The time once invested in reading is now invested in looking at and listening to screen. The decline has its origins not in the internet but in television and digital technology has merely accelerated that decline. The decline in reading isn’t a phenomenon limited to today’s youngsters. Many adults, today and even in the latter decades of the twentieth century and the first two decades of this one, read very little, especially reading for fun. The reasons include a lack of time, a problem faced by adults trying to raise children and hold down a job, but also the ease of watching or listening, especially when it is possible to watch or listen while doing various tasks.

Youngsters, who are somewhat more comfortable and certainly more adept with digital technology, are even more likely to turn to the screen unless they are required to read a book. And given that books can be read online or on a tablet or similar device, purchasing a book in “hard format” is an idea that continues to attract fewer and fewer people as the years pass.

Getting people, particularly youngsters and students, to use print books perhaps is near impossible or very difficult. Most prefer audiobooks and videos. One popular remedy, banning screens from classrooms, has a negative effect. I speak from experience. Student achievement increased as I incorporated more and more digital technology into my teaching. This included front-of-the-room screens and the administration of mini-exams requiring responses inputted through computer or phone internet connections to my laptop. The front-of-the-room screen in the classroom, in many ways, is nothing more than a modernized blackboard. It still required students to have the ability to read. As pointed out in the preceding paragraph, a person can read from something on a screen.

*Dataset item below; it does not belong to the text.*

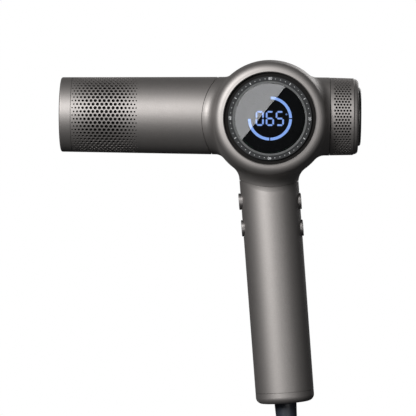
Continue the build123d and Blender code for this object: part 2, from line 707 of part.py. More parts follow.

The reading problem isn’t the screen per se. It’s the failed use of the screen, when there is accompanying audio that simply repeats the words on the screen, or when the screen is text-free, as is the case with many video games. Worse, too often what is on the screen is too short, or uses oversimplified vocabulary, and becomes nothing more than a visual version of a misleading audio sound bite. The worst versions are the videos that contain only text and that take 10 times as much time to hear as would be required simply to read the text.

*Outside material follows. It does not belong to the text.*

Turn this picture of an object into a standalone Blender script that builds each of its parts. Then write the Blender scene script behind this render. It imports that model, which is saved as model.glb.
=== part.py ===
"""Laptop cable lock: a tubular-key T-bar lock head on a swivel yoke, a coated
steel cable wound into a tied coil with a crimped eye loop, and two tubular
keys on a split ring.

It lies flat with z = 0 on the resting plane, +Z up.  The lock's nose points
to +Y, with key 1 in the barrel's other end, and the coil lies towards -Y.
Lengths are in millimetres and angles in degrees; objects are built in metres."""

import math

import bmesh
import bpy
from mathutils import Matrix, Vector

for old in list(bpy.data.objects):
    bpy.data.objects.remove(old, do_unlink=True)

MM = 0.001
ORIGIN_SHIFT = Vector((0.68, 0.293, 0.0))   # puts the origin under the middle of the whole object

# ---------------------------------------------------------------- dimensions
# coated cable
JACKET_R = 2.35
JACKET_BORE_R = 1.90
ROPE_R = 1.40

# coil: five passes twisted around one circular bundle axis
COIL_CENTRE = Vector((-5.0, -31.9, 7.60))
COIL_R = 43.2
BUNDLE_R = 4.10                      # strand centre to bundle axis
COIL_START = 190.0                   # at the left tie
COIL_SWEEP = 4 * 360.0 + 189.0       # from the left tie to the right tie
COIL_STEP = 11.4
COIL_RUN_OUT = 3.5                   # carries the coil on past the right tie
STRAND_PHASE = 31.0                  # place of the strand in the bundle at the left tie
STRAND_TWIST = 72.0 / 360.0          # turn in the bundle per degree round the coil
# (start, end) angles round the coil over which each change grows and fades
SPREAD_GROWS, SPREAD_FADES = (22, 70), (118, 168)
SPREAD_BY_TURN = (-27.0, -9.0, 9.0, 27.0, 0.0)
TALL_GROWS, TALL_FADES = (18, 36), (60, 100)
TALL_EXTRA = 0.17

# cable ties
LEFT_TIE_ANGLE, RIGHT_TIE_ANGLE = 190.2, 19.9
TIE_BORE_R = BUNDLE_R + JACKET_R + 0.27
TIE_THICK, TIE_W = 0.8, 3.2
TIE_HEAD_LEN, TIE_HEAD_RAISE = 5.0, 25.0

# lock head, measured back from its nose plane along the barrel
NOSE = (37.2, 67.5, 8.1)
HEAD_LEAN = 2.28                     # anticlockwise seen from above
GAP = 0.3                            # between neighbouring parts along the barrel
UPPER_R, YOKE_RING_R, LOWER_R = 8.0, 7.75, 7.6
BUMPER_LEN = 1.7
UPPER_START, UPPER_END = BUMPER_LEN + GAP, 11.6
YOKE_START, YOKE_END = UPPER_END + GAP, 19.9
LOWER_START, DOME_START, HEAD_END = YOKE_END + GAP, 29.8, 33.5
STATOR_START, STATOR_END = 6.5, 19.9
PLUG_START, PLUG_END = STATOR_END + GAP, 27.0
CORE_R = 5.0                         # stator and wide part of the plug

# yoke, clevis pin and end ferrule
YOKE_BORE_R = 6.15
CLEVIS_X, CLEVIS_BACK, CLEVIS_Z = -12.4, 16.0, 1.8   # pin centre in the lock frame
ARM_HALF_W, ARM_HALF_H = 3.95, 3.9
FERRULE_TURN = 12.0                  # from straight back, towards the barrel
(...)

The issue ultimately isn’t the purchase and use of books, though some of us, myself included, simply enjoy holding a book to read. Yet more and more of my reading has shifted from paper books to the digital environment. The issue is finding ways to teach and encourage people, especially youngsters, to read text whether on a printed page or a screen.

So is the tax law the avenue for encouraging people to read? No. Slightly reducing the price of books impacts only the very few who choose to buy a book for $20 but not $25. Tax credits or deductions for buying books would do nothing more than open the door to wholesale fraud, to say nothing of the challenges presented when trying to administer such provisions.